TASK DIRECTIONS. How many lines of the entries below include the word "Blender"? Answer with the number alone.

Rows from a 3D modeling dataset:
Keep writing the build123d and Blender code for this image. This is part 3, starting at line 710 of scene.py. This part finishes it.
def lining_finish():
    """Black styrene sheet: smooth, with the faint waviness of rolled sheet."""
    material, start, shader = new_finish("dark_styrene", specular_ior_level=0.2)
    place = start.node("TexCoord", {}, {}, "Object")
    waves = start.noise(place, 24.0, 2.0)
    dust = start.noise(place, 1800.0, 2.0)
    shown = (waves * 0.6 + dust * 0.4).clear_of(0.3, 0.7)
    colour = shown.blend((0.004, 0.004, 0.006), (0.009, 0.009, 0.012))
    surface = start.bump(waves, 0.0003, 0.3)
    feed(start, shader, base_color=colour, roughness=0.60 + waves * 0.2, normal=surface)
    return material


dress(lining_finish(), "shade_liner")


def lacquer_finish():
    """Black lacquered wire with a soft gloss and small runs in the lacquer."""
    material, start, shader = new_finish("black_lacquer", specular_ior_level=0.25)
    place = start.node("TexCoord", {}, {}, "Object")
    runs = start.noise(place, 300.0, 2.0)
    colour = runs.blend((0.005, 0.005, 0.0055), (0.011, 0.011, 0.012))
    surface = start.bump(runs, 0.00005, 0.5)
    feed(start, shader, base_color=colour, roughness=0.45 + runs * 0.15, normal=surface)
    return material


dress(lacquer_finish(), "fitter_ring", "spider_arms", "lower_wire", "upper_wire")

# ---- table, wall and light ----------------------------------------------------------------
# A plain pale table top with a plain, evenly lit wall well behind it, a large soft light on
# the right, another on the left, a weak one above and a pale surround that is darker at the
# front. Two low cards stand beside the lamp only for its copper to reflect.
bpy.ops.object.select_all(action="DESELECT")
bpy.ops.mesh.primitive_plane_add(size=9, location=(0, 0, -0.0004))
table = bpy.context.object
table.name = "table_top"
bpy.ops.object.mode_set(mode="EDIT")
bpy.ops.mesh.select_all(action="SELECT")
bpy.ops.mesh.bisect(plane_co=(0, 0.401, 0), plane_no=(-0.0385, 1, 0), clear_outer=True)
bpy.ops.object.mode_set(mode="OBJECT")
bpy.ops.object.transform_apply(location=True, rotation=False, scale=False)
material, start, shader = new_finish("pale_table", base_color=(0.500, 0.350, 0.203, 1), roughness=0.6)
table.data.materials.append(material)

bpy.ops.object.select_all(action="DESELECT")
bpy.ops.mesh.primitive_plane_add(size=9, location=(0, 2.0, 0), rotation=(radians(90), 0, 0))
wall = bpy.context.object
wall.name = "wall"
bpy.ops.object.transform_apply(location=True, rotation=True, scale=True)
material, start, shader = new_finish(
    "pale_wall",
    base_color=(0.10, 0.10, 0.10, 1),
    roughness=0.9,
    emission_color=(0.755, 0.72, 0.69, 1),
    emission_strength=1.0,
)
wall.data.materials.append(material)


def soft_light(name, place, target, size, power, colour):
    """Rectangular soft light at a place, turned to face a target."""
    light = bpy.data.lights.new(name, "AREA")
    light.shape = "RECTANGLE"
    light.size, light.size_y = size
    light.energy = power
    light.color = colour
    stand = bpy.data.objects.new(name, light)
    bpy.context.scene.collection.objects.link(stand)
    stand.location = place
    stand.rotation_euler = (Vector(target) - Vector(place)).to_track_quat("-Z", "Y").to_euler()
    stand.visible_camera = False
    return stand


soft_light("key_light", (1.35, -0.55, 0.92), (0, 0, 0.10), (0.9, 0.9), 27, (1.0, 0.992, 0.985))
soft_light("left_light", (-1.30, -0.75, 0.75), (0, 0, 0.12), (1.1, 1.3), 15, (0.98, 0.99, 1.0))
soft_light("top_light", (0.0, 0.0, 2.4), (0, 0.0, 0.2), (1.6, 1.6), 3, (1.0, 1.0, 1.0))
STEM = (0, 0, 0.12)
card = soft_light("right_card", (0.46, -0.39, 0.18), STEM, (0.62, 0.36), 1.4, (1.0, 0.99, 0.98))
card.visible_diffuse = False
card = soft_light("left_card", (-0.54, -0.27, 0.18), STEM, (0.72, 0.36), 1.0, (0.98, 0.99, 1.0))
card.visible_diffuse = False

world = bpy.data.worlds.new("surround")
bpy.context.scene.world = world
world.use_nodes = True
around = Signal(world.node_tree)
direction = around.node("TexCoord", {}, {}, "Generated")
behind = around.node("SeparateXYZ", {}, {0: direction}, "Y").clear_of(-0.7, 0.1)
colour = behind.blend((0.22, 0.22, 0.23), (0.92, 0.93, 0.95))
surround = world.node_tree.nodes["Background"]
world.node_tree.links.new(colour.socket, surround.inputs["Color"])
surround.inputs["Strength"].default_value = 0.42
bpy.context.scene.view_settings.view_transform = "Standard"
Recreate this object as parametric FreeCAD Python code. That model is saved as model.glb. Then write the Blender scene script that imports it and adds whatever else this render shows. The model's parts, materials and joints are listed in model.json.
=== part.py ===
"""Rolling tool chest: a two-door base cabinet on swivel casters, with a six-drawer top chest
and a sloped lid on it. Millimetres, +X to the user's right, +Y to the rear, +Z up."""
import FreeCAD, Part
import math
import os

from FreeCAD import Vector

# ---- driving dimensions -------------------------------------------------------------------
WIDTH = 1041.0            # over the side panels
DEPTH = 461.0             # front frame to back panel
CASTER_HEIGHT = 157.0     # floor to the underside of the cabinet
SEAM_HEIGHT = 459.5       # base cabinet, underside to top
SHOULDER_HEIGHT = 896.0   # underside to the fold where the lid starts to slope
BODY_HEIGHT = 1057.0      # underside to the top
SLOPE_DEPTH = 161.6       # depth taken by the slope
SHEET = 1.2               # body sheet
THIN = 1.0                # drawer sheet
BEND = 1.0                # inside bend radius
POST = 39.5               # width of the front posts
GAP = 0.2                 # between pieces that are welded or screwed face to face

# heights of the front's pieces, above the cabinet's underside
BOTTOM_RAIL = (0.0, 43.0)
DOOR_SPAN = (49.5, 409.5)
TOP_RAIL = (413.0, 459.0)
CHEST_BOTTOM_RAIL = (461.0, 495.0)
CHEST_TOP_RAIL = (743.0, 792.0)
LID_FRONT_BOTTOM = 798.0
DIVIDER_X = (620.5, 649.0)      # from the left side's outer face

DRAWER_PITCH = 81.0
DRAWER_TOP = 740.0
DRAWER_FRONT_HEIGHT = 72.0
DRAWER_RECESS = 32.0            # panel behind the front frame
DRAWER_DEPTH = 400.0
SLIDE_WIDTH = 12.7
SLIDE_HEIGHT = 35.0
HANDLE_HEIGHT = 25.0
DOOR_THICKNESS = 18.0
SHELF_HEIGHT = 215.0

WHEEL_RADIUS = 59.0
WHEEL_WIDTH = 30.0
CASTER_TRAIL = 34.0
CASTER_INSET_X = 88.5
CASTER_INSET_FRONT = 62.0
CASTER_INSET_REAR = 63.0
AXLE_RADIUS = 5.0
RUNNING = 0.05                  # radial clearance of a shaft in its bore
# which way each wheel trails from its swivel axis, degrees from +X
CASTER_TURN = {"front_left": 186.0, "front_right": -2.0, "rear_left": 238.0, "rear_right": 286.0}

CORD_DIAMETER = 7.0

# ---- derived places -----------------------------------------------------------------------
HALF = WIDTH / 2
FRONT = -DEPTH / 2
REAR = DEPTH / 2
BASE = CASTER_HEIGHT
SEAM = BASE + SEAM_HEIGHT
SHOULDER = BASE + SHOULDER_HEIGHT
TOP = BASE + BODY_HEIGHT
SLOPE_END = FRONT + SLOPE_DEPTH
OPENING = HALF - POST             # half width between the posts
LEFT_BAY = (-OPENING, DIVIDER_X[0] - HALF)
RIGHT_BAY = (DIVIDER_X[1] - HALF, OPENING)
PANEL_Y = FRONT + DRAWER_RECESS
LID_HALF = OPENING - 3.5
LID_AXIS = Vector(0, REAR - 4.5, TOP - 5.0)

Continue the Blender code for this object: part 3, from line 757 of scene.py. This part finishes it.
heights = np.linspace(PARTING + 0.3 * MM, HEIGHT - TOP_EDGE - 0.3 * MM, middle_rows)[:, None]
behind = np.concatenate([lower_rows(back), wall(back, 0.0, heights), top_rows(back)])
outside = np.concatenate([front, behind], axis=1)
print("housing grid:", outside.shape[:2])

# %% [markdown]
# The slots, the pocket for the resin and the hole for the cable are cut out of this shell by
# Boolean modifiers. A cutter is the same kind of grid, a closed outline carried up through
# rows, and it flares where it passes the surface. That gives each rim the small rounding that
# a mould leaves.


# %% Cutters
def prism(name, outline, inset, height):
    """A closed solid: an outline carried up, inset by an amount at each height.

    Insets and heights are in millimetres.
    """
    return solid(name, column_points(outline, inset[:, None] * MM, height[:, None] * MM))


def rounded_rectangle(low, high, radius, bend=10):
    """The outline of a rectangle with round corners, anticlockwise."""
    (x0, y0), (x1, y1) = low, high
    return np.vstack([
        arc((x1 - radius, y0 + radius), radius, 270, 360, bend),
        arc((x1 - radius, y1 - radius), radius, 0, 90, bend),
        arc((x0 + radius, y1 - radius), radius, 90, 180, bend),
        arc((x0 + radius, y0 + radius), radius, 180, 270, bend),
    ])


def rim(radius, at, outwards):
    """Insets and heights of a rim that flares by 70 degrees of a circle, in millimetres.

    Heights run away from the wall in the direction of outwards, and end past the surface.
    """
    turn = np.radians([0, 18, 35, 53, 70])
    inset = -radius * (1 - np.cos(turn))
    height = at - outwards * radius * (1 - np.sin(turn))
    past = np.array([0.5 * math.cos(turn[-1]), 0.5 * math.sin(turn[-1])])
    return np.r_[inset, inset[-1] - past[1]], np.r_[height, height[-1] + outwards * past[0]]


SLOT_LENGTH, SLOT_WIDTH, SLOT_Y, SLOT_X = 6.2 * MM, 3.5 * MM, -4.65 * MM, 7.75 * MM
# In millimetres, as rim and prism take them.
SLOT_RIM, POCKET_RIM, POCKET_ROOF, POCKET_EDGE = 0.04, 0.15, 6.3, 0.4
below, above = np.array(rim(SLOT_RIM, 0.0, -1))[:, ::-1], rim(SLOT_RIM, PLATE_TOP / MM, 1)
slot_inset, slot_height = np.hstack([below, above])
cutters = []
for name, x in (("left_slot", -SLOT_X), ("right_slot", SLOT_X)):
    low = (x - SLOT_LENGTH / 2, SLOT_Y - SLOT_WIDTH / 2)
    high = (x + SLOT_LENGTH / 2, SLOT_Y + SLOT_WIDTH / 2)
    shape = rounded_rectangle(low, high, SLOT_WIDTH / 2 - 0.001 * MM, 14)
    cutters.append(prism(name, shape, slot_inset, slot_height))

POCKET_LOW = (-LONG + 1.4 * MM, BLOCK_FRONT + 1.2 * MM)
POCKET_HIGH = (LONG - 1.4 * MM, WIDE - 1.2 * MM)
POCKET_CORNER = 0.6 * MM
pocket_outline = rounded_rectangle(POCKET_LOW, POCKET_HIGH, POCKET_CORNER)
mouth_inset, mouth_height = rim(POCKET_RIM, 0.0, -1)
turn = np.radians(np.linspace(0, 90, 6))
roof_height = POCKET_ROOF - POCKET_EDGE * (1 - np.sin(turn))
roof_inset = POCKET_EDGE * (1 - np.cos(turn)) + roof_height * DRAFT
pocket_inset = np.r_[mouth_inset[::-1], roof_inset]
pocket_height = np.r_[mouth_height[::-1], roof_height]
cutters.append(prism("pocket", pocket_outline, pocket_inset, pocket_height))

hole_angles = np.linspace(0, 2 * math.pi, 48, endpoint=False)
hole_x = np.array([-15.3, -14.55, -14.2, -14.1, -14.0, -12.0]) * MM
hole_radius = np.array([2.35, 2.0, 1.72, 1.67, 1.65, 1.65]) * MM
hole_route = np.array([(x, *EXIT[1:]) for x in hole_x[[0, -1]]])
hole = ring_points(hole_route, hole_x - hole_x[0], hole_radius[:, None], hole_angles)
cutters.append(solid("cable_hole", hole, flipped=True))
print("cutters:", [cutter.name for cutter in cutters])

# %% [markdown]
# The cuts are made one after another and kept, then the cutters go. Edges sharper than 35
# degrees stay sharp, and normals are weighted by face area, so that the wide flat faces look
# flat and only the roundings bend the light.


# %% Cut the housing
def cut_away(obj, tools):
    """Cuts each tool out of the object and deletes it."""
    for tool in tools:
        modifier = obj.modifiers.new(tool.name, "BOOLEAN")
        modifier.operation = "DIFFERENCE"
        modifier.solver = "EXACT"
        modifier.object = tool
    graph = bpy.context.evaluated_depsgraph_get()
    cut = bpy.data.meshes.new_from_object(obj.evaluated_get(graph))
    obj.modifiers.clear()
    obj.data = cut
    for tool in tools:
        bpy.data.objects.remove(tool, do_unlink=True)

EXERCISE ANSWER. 3